She was never quite as famous as the men: Itzhak Perlman, Joshua Bell, Jascha Heifetz. But if you heard Ida Haendel play violin once, you knew her tone anywhere: the shuddery, overwhelming pointedness she gave to any piece of music. Her music was beautiful, and unsparing. If you didn’t want to weep, you were better off listening to something else.

The Polish-born Haendel, who was either 91 or 96 depending on whether you trusted her passport — as The New York Times reported, her nearest living family did not — died last week. (Her nephew, Richard Grunberg, told The Times the cause was kidney cancer.) After a lifetime that took her from her birthplace of interwar Chelm to concert stages across Europe and Asia, and finally to Miami Beach, what she left behind is a staggering achievement, a model for artistic devotion and musical innovation. In a 2004 documentary, she came forth with an entertainingly alarming inversion of the classic tyrannical threat “l’etat, c’est moi” — effectively, “I am the state” — proclaiming “I am the violin.” It would have been funny, except it was basically true.

There are musicians whose appeal is built in part around their physicality. When you watch Bell, say, or the pianist Lang Lang, you see the music move through their bodies as they play: They contort and sway and break a sweat, their faces gripped by grief or ecstasy. Haendel, whose signature piece was Johan Sibelius’ Violin Concerto, was different. Even in the rare moments when she let the music physically move her, her face stayed passionless, almost blank. Every ounce of emotion she had went into the music: She was the violin, because the violin was the absolute expression of everything central to her. Playing the Sibelius, as in this recording from 1981, the depth of her focus was almost frightening. You worry, watching her, that if she didn’t have the violin as a channel for that extraordinary intensity, she might combust.

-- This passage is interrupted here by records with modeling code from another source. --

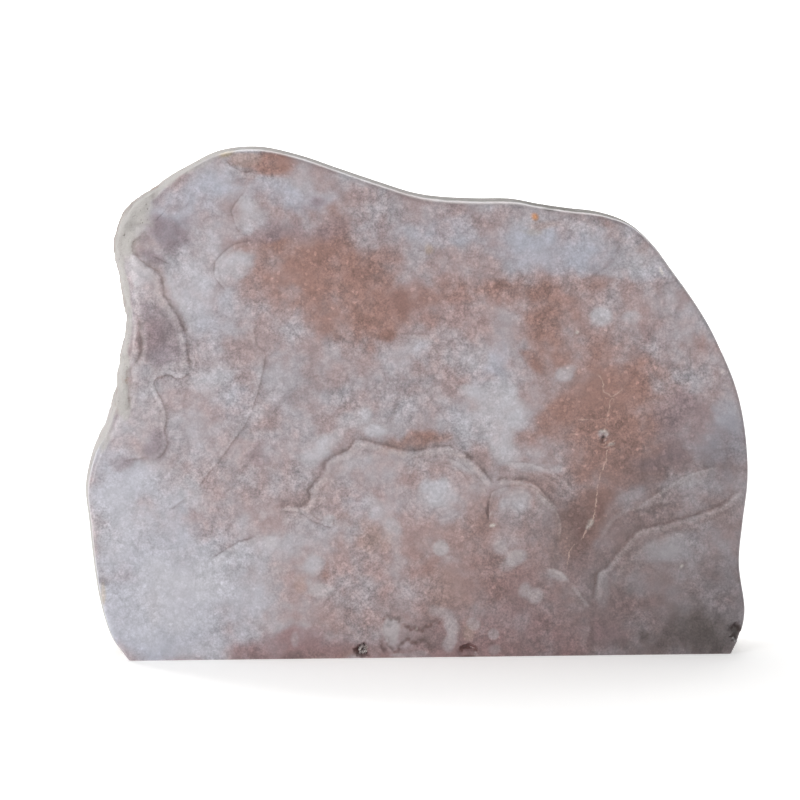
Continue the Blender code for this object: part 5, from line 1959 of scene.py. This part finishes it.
@dataclass(frozen=True)
class Studio:
    """A pale floor before a glowing screen, soft boxes on all sides, and the camera.

    Sizes are in metres and angles in degrees.
    """

    sky: float = 0.33
    floor_size: float = 12.0
    wall_distance: float = 1.7
    wall_height: float = 4.0
    wall_glow: float = 0.85
    floor_glow: float = 0.36
    target: tuple[float, float, float] = (-0.0048, 0.0, 0.0752)
    azimuth: float = -4.0
    elevation: float = 4.0
    distance: float = 0.8
    frame_width: float = 0.2424  # across the picture, at the target
    sensor_width: float = 36.0  # mm
    lights: tuple[SoftLight, ...] = (
        SoftLight("key", (-0.52, -0.52, 0.20), (-0.09, 0.0, 0.05), 0.4, 2.05),
        SoftLight("fill", (0.95, -0.95, 0.45), (0.0, 0.0, 0.07), 1.0, 0.645),
        SoftLight("top", (-0.1, 0.15, 1.3), (0.0, 0.0, 0.08), 1.0, 3.42),
        SoftLight("back_left", (-0.9, 0.8, 0.7), (0.0, 0.0, 0.07), 0.3, 4.4),
        SoftLight("back_right", (0.9, 1.0, 0.8), (0.0, 0.0, 0.07), 0.9, 0.5),
        SoftLight("floor_wash", (0.0, 1.25, 1.5), (0.0, 1.15, 0.0), 1.6, 12.0),
    )

    def build(self) -> None:
        """Add floor, world, lights and camera."""
        self.floor()
        self.wall()
        self.world()
        for light in self.lights:
            light.build()
        self.camera()
        bpy.context.scene.view_settings.view_transform = "Standard"

    def floor(self) -> None:
        """A plain pale floor."""
        half = self.floor_size / 2
        corners = ((-half, -half, 0), (half, -half, 0), (half, half, 0), (-half, half, 0))
        floor = Backdrop("floor", "matt_pale_floor", self.floor_glow, corners).build()

    def wall(self) -> None:
        """A glowing screen behind the slab, which doesn't light it."""
        half, y, top = self.floor_size / 2, self.wall_distance, self.wall_height
        corners = ((-half, y, 0), (half, y, 0), (half, y, top), (-half, y, top))
        wall = Backdrop("wall", "glowing_screen", self.wall_glow, corners).build()
        wall.visible_diffuse = False

    def world(self) -> None:
        """Even white light from all round."""
        world = bpy.data.worlds.new("studio")
        world.use_nodes = True
        back = world.node_tree.nodes["Background"]
        back.inputs["Color"].default_value = (1.0, 1.0, 1.0, 1.0)
        back.inputs["Strength"].default_value = self.sky
        bpy.context.scene.world = world

    def camera(self) -> None:
        """The camera, a long lens from slightly left and above."""
        a, e = math.radians(self.azimuth), math.radians(self.elevation)
        back = Vector((math.sin(a) * math.cos(e), -math.cos(a) * math.cos(e), math.sin(e)))
        data = bpy.data.cameras.new("camera")
        data.sensor_width = self.sensor_width
        data.lens = data.sensor_width * self.distance / self.frame_width
        eye = placed("camera", data)
        eye.location = Vector(self.target) + back * self.distance
        eye.rotation_euler = (-back).to_track_quat("-Z", "Y").to_euler()
        bpy.context.scene.camera = eye


# ---- the build

def main() -> None:
    """Build the stone, its crystals and the studio, in that order."""
    logging.basicConfig(level=logging.INFO, format="%(name)s: %(message)s")
    noise.seed_set(NOISE_SEED)
    stone = Stone(SlabForm(), StonePattern(), PolishedPinkQuartz()).build()
    log.info("%s: %d vertices, %d faces", stone.name, len(stone.data.vertices),
             len(stone.data.polygons))
    crystals = PitCrystals(ClearQuartz()).build(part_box(NODE)[0][1] / MM)
    log.info("%s: %d faces", crystals.name, len(crystals.data.polygons))
    Studio().build()
    log.info("studio: floor, %d lights and camera", len(Studio.lights))


if __name__ == "__main__":
    main()
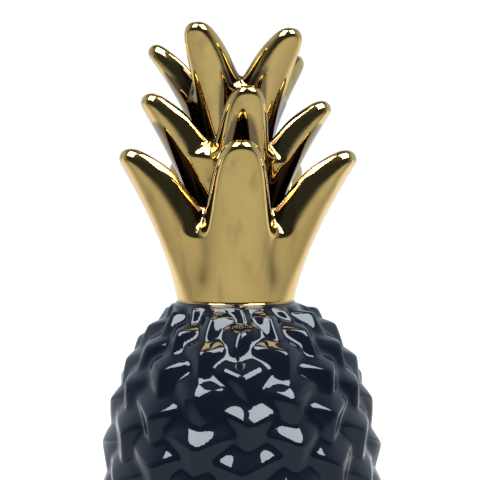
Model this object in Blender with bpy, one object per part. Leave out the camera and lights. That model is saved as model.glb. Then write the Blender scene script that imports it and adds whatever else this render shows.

There were many reasons for Haendel’s renown. She was a prodigy: At her earliest concert for London’s Proms — one of the most prestigious concert series in the world — she was no older than 14, and possibly as young as nine. (The argument over her age has to do with the question of whether, after moving to London, she received a forged birth certificate in order to make her appear old enough to perform in paid concerts.) She had the kind of technique, precise and crystalline, that most can only dream of. She was a personality: As the Times reported, she owned a series of dogs, each of whom she named after her recording label, Decca, and some of whom she had lovingly stuffed after their deaths. But above all, there was that matchless bond with her instrument, that sense, when she played, that experiences of extraordinary complexity and fragility were coming to light.

In the wake of Haendel’s death, a YouTube channel devoted to her work shared a 2009 video of her playing for a small group in a private home. In colorful, floaty clothing, with a corona of brittle, light hair, she played excerpts of much of her repertoire, switching between favorite compositions with wry commentary on the parts of the performance that went amiss. Only a few seconds in, after a sequence of amazingly quick and lively arpeggios, Haendel stops to tell a joke. She smiles at whoever is filming her. Then something amazing happens. The music becomes slower and more mournful. Haendel’s smile fades in real time; you can almost see her eyes turn inward. There’s some chatter in the background, but she doesn’t register it — the person behind the camera, and the audience, are in a separate place. It’s like watching magic. You sense, for just a moment, how it might feel to be her: The woman and her violin, sole occupants of a world at once small and expansive, a vortex, a contained galaxy, a single star collapsing and being reborn with every single note.